Step 1: Litmus or pH test. Turns blue litmus red → acidic (carboxylic acid or mineral acid). Turns red litmus blue → basic (amine).

Step 2: NaHCO3 test. Effervescence (CO2) → carboxylic acid. No effervescence → not a carboxylic acid.

Step 3: 2,4-DNP test. Yellow/orange precipitate → carbonyl (aldehyde or ketone). No precipitate → no C=O.

Step 4: Tollen’s test. Silver mirror → aldehyde. No mirror → ketone (if 2,4-DNP was positive) or other compound.

Step 5: Iodoform test. Yellow precipitate → CH3CO- group (methyl ketone) or CH3CH(OH)- group (secondary methyl carbinol) or ethanol.

Step 6: FeCl3 test.
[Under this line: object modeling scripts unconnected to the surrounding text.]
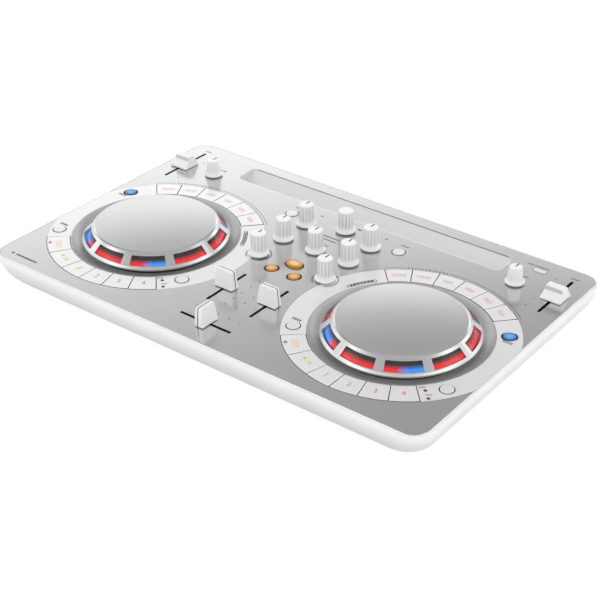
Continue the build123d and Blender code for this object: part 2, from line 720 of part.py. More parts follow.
def make_blade_cap(name, x, y, across, travel):
    """A tapered cap on a flat lever, with a groove for a dark line over it. Its front faces against travel."""
    upright = Plane(origin=(x, y, PLATE_TOP), x_dir=across, z_dir=(-travel[0], -travel[1], 0))
    section = Plane(origin=(x, y, PLATE_TOP), x_dir=travel, z_dir=(travel[1], -travel[0], 0))
    with BuildPart() as cap:
        with BuildSketch(section):
            with BuildLine():
                Polyline(
                    (-CAP_FRONT_FOOT, CAP_LIFT),
                    (-CAP_FRONT_HEAD, CAP_HEIGHT),
                    (CAP_BACK_HEAD, CAP_HEIGHT),
                    (CAP_BACK_FOOT, CAP_LIFT),
                    close=True,
                )
            make_face()
        extrude(amount=CAP_WIDTH / 2, both=True)
        with BuildSketch(upright):
            add(cap_outline())
        extrude(amount=CAP_WIDTH, both=True, mode=Mode.INTERSECT)
        faces = cap.faces()
        front = faces.sort_by(Axis((x, y, 0), (*travel[:2], 0)))[0]
        back = faces.sort_by(Axis((x, y, 0), (*travel[:2], 0)))[-1]
        rims = front.edges() + back.edges()
        fillet(rims.filter_by(lambda edge: edge.center().Z > PLATE_TOP + CAP_LIFT + CAP_EDGE), radius=CAP_EDGE)
        with BuildSketch(upright.offset(-CAP_LINE_WIDTH / 2)):
            with Locations((0, CAP_HEIGHT / 2)):
                Rectangle(2 * CAP_WIDTH, 2 * CAP_HEIGHT)
            add(cap_outline(CAP_LINE_DEPTH), mode=Mode.SUBTRACT)
        extrude(amount=CAP_LINE_WIDTH, mode=Mode.SUBTRACT)
        with BuildSketch(Plane(origin=(x, y, LEVER_BOTTOM), x_dir=across, z_dir=(0, 0, 1))):
            Rectangle(LEVER_WIDTH, CAP_LEVER_LENGTH)
        extrude(amount=PLATE_TOP + CAP_LIFT - LEVER_BOTTOM)
    save(cap, name)


make_blade_cap("left_channel_fader_cap", -CHANNEL_SLOT[0], CHANNEL_CAP_Y, (1, 0, 0), (0, 1, 0))
make_blade_cap("right_channel_fader_cap", CHANNEL_SLOT[0], CHANNEL_CAP_Y, (1, 0, 0), (0, 1, 0))
make_blade_cap("crossfader_cap", CROSS_CAP_X, CROSS_SLOT[1], (0, 1, 0), (-1, 0, 0))


def make_tempo_cap(name, x, y):
    """A low cap with a scooped front ramp for the fingertip and a ridge behind it."""
    with BuildPart() as cap:
        with BuildSketch(Plane(origin=(x, y, PLATE_TOP), x_dir=(0, 1, 0), z_dir=(1, 0, 0))):
            with BuildLine():
                ramp = ThreePointArc(TEMPO_CAP_FRONT, TEMPO_RAMP_MIDDLE, TEMPO_RAMP_HEAD)
                Polyline(
                    ramp @ 1,
                    *TEMPO_RIDGE,
                    TEMPO_CAP_REAR,
                    (TEMPO_CAP_REAR[0], TEMPO_CAP_LIFT),
                    (TEMPO_CAP_FRONT[0], TEMPO_CAP_LIFT),
                    ramp @ 0,
                )
            make_face()
        extrude(amount=TEMPO_CAP_WIDTH / 2, both=True)
        # Narrower at the top than at the foot
        foot = TEMPO_CAP_WIDTH / 2
        head = TEMPO_CAP_TOP_WIDTH / 2
        with BuildSketch(Plane(origin=(x, y, PLATE_TOP), x_dir=(1, 0, 0), z_dir=(0, -1, 0))):
            Polygon(
                (-foot, TEMPO_CAP_LIFT),
                (foot, TEMPO_CAP_LIFT),
                (head, TEMPO_CAP_HEIGHT),
                (-head, TEMPO_CAP_HEIGHT),
                align=None,
            )
        extrude(amount=TEMPO_CAP_WIDTH, both=True, mode=Mode.INTERSECT)
        side_faces = cap.faces().sort_by(Axis.X)
        rims = side_faces[0].edges() + side_faces[-1].edges()
        upper_rims = rims.filter_by(lambda edge: edge.center().Z > PLATE_TOP + TEMPO_CAP_FRONT[1])
        fillet(upper_rims, radius=TEMPO_CAP_EDGE)
        with BuildSketch(Plane((x, y, LEVER_BOTTOM))):
            Rectangle(LEVER_WIDTH, LEVER_LENGTH)
        extrude(amount=PLATE_TOP + TEMPO_CAP_LIFT - LEVER_BOTTOM)
    save(cap, name)


make_tempo_cap("left_tempo_fader_cap", -TEMPO_SLOT[0], TEMPO_CAP_Y)
make_tempo_cap("right_tempo_fader_cap", TEMPO_SLOT[0], TEMPO_CAP_Y)


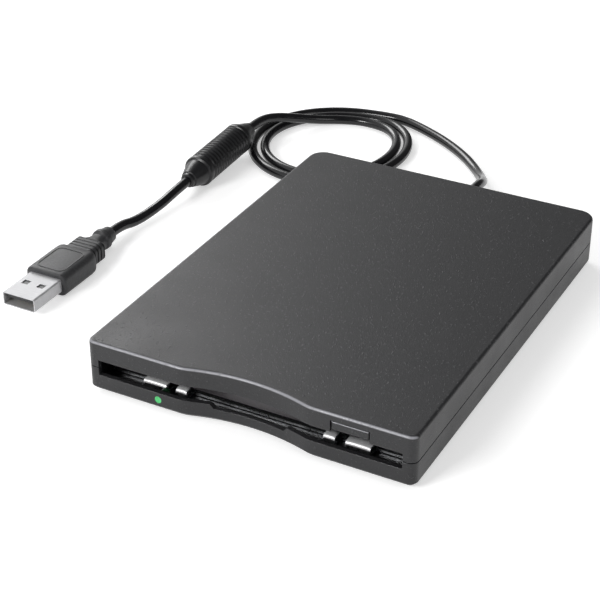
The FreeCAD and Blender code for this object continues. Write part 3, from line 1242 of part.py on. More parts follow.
def core_route():
    """From the end of the coil, up over the two outer loops and into the ferrite sleeve."""
    back, front = ferrite_axis()
    along = (front - back).normalize()
    start = V(COIL_TOP[0], COIL_TOP[1] - COIL_TURNS * STEP_TOP, LYING_Z)
    return [start,
            start + V(-7.2, 0, 0),
            V(-71.0, 127.0, 1.95),
            V(-77.2, 121.2, 2.9),
            V(-82.6, 114.4, 5.1),
            V(-88.0, 107.6, 7.2),
            back - along * 8.0,
            back]


def plug_route():
    back, front = ferrite_axis()
    along = (front - back).normalize()
    plug_length = PLUG_BODY_LENGTH + PLUG_BLOCK_LENGTH + PLUG_NECK_LENGTH + PLUG_COLLAR_LENGTH
    end = V(PLUG_X, PLUG_FRONT + plug_length, PLUG_Z)
    return [front,
            front + along * 8.0,
            V(-91.4, 30.0, 4.0),
            V(-93.4, 18.0, 2.9),
            end + V(0, 6.5, 0),
            end]


def make_ferrite_sleeve():
    """The barrel with a neck and a collar at each end."""
    back, front = ferrite_axis()
    axis = front - back
    length = axis.Length
    axis.normalize()
    neck_end = FERRITE_COLLAR_LENGTH + FERRITE_NECK_LENGTH
    end = [(0, 0), (FERRITE_COLLAR_R, 0), (FERRITE_COLLAR_R, FERRITE_COLLAR_LENGTH),
           (FERRITE_NECK_R, FERRITE_COLLAR_LENGTH), (FERRITE_NECK_R, neck_end), (FERRITE_R, neck_end)]
    outline = end + [(r, length - height) for r, height in reversed(end)]
    return revolve(outline, back, axis, X_AXIS)


def plug_block(y0, y1, width, height, radius):
    block = box(PLUG_X - width / 2, PLUG_X + width / 2, y0, y1, PLUG_Z - height / 2, PLUG_Z + height / 2)
    along = [e for e in block.Edges if abs(e.Vertexes[0].Y - e.Vertexes[-1].Y) > 1e-6]
    return block.makeFillet(radius, along)


def plug_bar(y0, y1, width, height, corner):
    """A bar across the plug whose four long edges are cut off."""
    block = box(PLUG_X - width / 2, PLUG_X + width / 2, y0, y1, PLUG_Z - height / 2, PLUG_Z + height / 2)
    along = [e for e in block.Edges if abs(e.Vertexes[0].Y - e.Vertexes[-1].Y) > 1e-6]
    return block.makeChamfer(corner, along)


def make_plug_overmould():
    """The grip, the barred block behind it, the neck and the collar round the cable."""
    y0 = PLUG_FRONT
    y1 = y0 + PLUG_BODY_LENGTH
    y2 = y1 + PLUG_BLOCK_LENGTH
    y3 = y2 + PLUG_NECK_LENGTH
    cut = 2 * PLUG_END_STEP
    inset = 2 * PLUG_CORE_INSET
    solids = [plug_block(y0, y1 - PLUG_END_STEP, PLUG_BODY_WIDTH, PLUG_BODY_HEIGHT, PLUG_CORNER_R),
              plug_block(y1 - cut, y1, PLUG_BODY_WIDTH - cut, PLUG_BODY_HEIGHT - cut,
                         PLUG_CORNER_R - PLUG_END_STEP)]
    solids.append(plug_bar(y1 - OVERLAP, y2, PLUG_BAR_WIDTH - inset, PLUG_BAR_HEIGHT - inset, PLUG_BAR_CORNER))
    pitch = (PLUG_BLOCK_LENGTH - PLUG_BAR_LENGTH) / (PLUG_BARS - 1)
    for index in range(PLUG_BARS):
        start = y1 + pitch * index
        end = start + PLUG_BAR_LENGTH
        solids.append(plug_bar(start, end, PLUG_BAR_WIDTH, PLUG_BAR_HEIGHT, PLUG_BAR_CORNER))
    solids.append(plug_bar(y2 - OVERLAP, y3, PLUG_NECK_WIDTH, PLUG_NECK_HEIGHT, PLUG_NECK_CORNER))
    collar = [(0, 0), (PLUG_COLLAR_R, 0), (PLUG_COLLAR_R, PLUG_COLLAR_BAND),
              (PLUG_COLLAR_END_R, PLUG_COLLAR_BAND), (PLUG_COLLAR_END_R, PLUG_COLLAR_LENGTH),
              (0, PLUG_COLLAR_LENGTH)]
    solids.append(revolve(collar, V(PLUG_X, y3, PLUG_Z), Y_AXIS, X_AXIS))
    top = PLUG_Z + PLUG_BODY_HEIGHT / 2
    panel = rounded_plate(PLUG_X - PANEL_HALF_WIDTH, PLUG_X + PANEL_HALF_WIDTH, y0 + PANEL_FRONT,
                          y1 - PANEL_BACK, top - PANEL_DEPTH, top + THROUGH, PANEL_CORNER_R)
    pocket = plug_block(y0 - THROUGH, y0 + SHELL_SEAT, SHELL_WIDTH, SHELL_HEIGHT, SHELL_CORNER_R)
    return fuse(solids).cut(panel).cut(pocket)


def make_plug_shell():
    y1 = PLUG_FRONT + SHELL_SEAT
    y0 = PLUG_FRONT - SHELL_LENGTH
    outer = plug_block(y0, y1, SHELL_WIDTH, SHELL_HEIGHT, SHELL_CORNER_R)
    inner = plug_block(y0 - THROUGH, y1 + THROUGH, SHELL_WIDTH - 2 * SHELL_SHEET,
                       SHELL_HEIGHT - 2 * SHELL_SHEET, SHELL_CORNER_R - SHELL_SHEET)
    shell = outer.cut(inner)
    half = SHELL_WINDOW / 2
    window_y = PLUG_FRONT - SHELL_WINDOW_BACK
    for sx in (-1, 1):
        x = PLUG_X + sx * SHELL_WINDOW_X
        shell = shell.cut(box(x - half, x + half, window_y - half, window_y + half, PLUG_Z - SHELL_HEIGHT,
                              PLUG_Z + SHELL_HEIGHT))
    return shell


def make_plug_tongue():
    """The plastic block in the shell, with the thin tongue that carries the contacts."""
    half = SHELL_WIDTH / 2 - SHELL_SHEET - TONGUE_SIDE_AIR
    tall = SHELL_HEIGHT / 2 - SHELL_SHEET - TONGUE_AIR
    root_front = PLUG_FRONT - TONGUE_ROOT
    root = box(PLUG_X - half, PLUG_X + half, root_front, PLUG_FRONT + SHELL_SEAT,
               PLUG_Z - tall, PLUG_Z + tall)
    blade = box(PLUG_X - half, PLUG_X + half, PLUG_FRONT - SHELL_LENGTH + TONGUE_SHORT, root_front + OVERLAP,
                PLUG_Z + tall - TONGUE_THICKNESS, PLUG_Z + tall)
    return fuse([root, blade])


def make_plug_contacts():
    z1 = PLUG_Z + SHELL_HEIGHT / 2 - SHELL_SHEET - TONGUE_AIR - TONGUE_THICKNESS
    front = PLUG_FRONT - SHELL_LENGTH + TONGUE_SHORT + CONTACT_SHORT
    half = CONTACT_WIDTH / 2
    return Part.makeCompound([box(PLUG_X + x - half, PLUG_X + x + half, front, PLUG_FRONT - TONGUE_ROOT,
                                  z1 - CONTACT_HEIGHT, z1) for x in CONTACT_X])


def coil_crossing_gap(coil_line, core_wire):
    """The least air between the climbing run and the loops, left out where the run joins the coil."""
    loops = coil_line.discretize(Distance=1.0)[:-30]
    climb = core_wire.discretize(Distance=1.0)
    return min(a.distanceToPoint(b) for a in loops for b in climb) - 2 * CABLE_R


def export(node, shape):
    shape.exportStep("parts/" + node + ".step")


def main():
    export("top_cover", make_top_cover())
    export("bottom_cover", make_bottom_cover())
    export("rubber_feet", make_rubber_feet())
    export("case_screws", make_case_screws())
    export("chassis_screws", make_chassis_screws())
    export("chassis", make_chassis())
    export("guide_rods", make_guide_rods())
    export("motor_board", make_motor_board())
    export("stator_coils", make_stator_coils())
    export("spindle_bearing", make_spindle_bearing())
    export("spindle_rotor", make_spindle_rotor())
    export("disk_holder", make_disk_holder())
    export("shutter_lever", make_shutter_lever())
    export("cam_slider", make_cam_slider())
    export("eject_button", make_eject_button())
    export("slider_springs", make_springs())
    export("dust_door", make_dust_door())
    export("head_carriage", make_head_carriage())
    export("upper_head_arm", make_upper_head_arm())
    export("lead_screw", make_lead_screw())
    export("stepper_motor", make_stepper_motor())
    export("stepper_bracket", make_stepper_bracket())
    export("switch_housings", make_switch_housings())
    for name, side, inset in SWITCHES:
        export(name + "_plunger", make_plunger(switch_x(side, inset)))
    export("control_board", make_control_board())
    export("control_chips", make_control_chips())
    export("usb_board", make_usb_board())
    export("usb_chips", make_usb_chips())
    export("ribbon_cable", make_ribbon_cable())
    export("activity_led", make_activity_led())
    export("led_lens", make_led_lens())
    export("strain_relief", make_strain_relief())
    exit_tube, exit_wire = tube("cable_exit_run", exit_route())
    coil, coil_line = make_cable_coil()
    core_tube, core_wire = tube("cable_core_run", core_route())
    plug_tube, plug_wire = tube("cable_plug_run", plug_route())
    print("gap of the crossing over the coil", round(coil_crossing_gap(coil_line, core_wire), 2))
    total = exit_wire.Length + coil_line.Length + core_wire.Length + plug_wire.Length
    print("cable length with the ferrite sleeve", round(total + (FERRITE_BACK_Y - FERRITE_FRONT_Y), 1))
    export("cable_exit_run", exit_tube)
    export("cable_coil", coil)
    export("cable_core_run", core_tube)
    export("cable_plug_run", plug_tube)
    export("ferrite_sleeve", make_ferrite_sleeve())
    export("plug_overmould", make_plug_overmould())
    export("plug_shell", make_plug_shell())
    export("plug_tongue", make_plug_tongue())
    export("plug_contacts", make_plug_contacts())


main()
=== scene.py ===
import math

import bmesh
import bpy
from mathutils import Matrix, Vector


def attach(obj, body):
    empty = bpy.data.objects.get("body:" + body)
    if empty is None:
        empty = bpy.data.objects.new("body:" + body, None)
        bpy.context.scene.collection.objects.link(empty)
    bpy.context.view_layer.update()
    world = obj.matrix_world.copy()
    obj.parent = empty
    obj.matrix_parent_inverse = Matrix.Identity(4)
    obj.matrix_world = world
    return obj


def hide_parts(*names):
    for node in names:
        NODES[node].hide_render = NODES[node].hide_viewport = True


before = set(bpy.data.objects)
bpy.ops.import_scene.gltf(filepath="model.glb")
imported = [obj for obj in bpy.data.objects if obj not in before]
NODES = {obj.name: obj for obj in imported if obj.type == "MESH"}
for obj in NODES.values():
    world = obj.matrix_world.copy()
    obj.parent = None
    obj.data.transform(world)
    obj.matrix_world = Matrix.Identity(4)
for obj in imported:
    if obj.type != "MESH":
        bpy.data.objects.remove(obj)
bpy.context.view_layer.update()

# All sizes and places are in millimetres and all angles in degrees, unless a comment says otherwise
MM = 0.001
QUARTER_TURN = math.pi / 2

# The lead, its ferrite sleeve and its plug, placed as in the solids
CABLE_R = 1.75
LYING_Z = CABLE_R + 0.05
EXIT = (2.5, 80.0, 8.0)
COIL_TURNS = 2
CORNERS_PER_TURN = 4
COIL_TOP = (-56.5, 138.6)
COIL_LEFT = (-93.2, 106.5)
COIL_BOTTOM = (-62.0, 73.6)
COIL_RIGHT = (-35.0, 106.0)
# How far each turn draws in at its four corners
STEP_TOP = 4.3
STEP_LEFT = 4.6
STEP_BOTTOM = 5.0
STEP_RIGHT = 4.5
FERRITE_BACK = (-90.8, 92.0, 7.9)
FERRITE_FRONT = (-90.8, 47.5, 5.85)
PLUG_X = -95.2
PLUG_Z = 4.0
PLUG_CABLE_Y = 5.3
PLUG_FRONT_Y = -31.2


def metres(points):
    return [Vector(point) * MM for point in points]


def add_object(name, data):
    made = bpy.data.objects.new(name, data)
    bpy.context.scene.collection.objects.link(made)
    return made


def add_piece(name, data):
    """A visible piece of the drive, which stays with the case at every pose."""
    piece = add_object(name, data)
    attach(piece, "case")
    return piece


# Camera, at the photograph's viewing angle
CAMERA_AZIMUTH = 28.008
CAMERA_ELEVATION = 30.844
CAMERA_DISTANCE = 491.37
CAMERA_TARGET = (-14.645, -10.753, 9.0)
CAMERA_LENS = 96.44
CAMERA_SENSOR = 36.0
CAMERA_NEAR = 10.0


def make_camera():
    azimuth = math.radians(CAMERA_AZIMUTH)
    elevation = math.radians(CAMERA_ELEVATION)
    back = Vector((math.sin(azimuth) * math.cos(elevation),
                   -math.cos(azimuth) * math.cos(elevation),
                   math.sin(elevation)))
    data = bpy.data.cameras.new("camera")
    data.lens = CAMERA_LENS
    data.sensor_width = CAMERA_SENSOR
    data.clip_start = CAMERA_NEAR * MM
    camera = add_object("camera", data)
    camera.location = (Vector(CAMERA_TARGET) + back * CAMERA_DISTANCE) * MM
    camera.rotation_euler = back.to_track_quat("Z", "Y").to_euler()
    bpy.context.scene.camera = camera


make_camera()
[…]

Violet colour → phenol. Other colours possible for enols and hydroxamic acids.

Step 7: Lucas test. For alcohols — immediate turbidity (3°), delayed (2°), no reaction (1°).

This sequence tests from most to least common. Most exam problems can be solved in 3-4 steps.

Why Chemistry Labs Still Teach These Tests

In modern research labs, NMR and mass spectrometry have replaced classical wet tests. But the thinking behind the tests — “what functional group reacts with this reagent, and what would I observe?” — is the same logic used when interpreting spectra. The tests also reinforce reaction chemistry: Tollen’s test is a redox reaction, Lucas test is an SN1 reaction, and iodoform is a halogenation-oxidation sequence. Understanding the test means understanding the mechanism.

Phenol vs Enol — A Subtle Distinction

Both phenols and enols have -OH groups. Both give colours with FeCl3. But phenols are stable (the -OH is on a stable aromatic ring), while enols are usually unstable and exist in equilibrium with their keto form (keto-enol tautomerism). A positive FeCl3 test in a carbonyl compound means significant enol content — this happens with beta-diketones like acetylacetone and ethyl acetoacetate.

Tests are the practical layer under organic theory. They are memorisable and high-yield.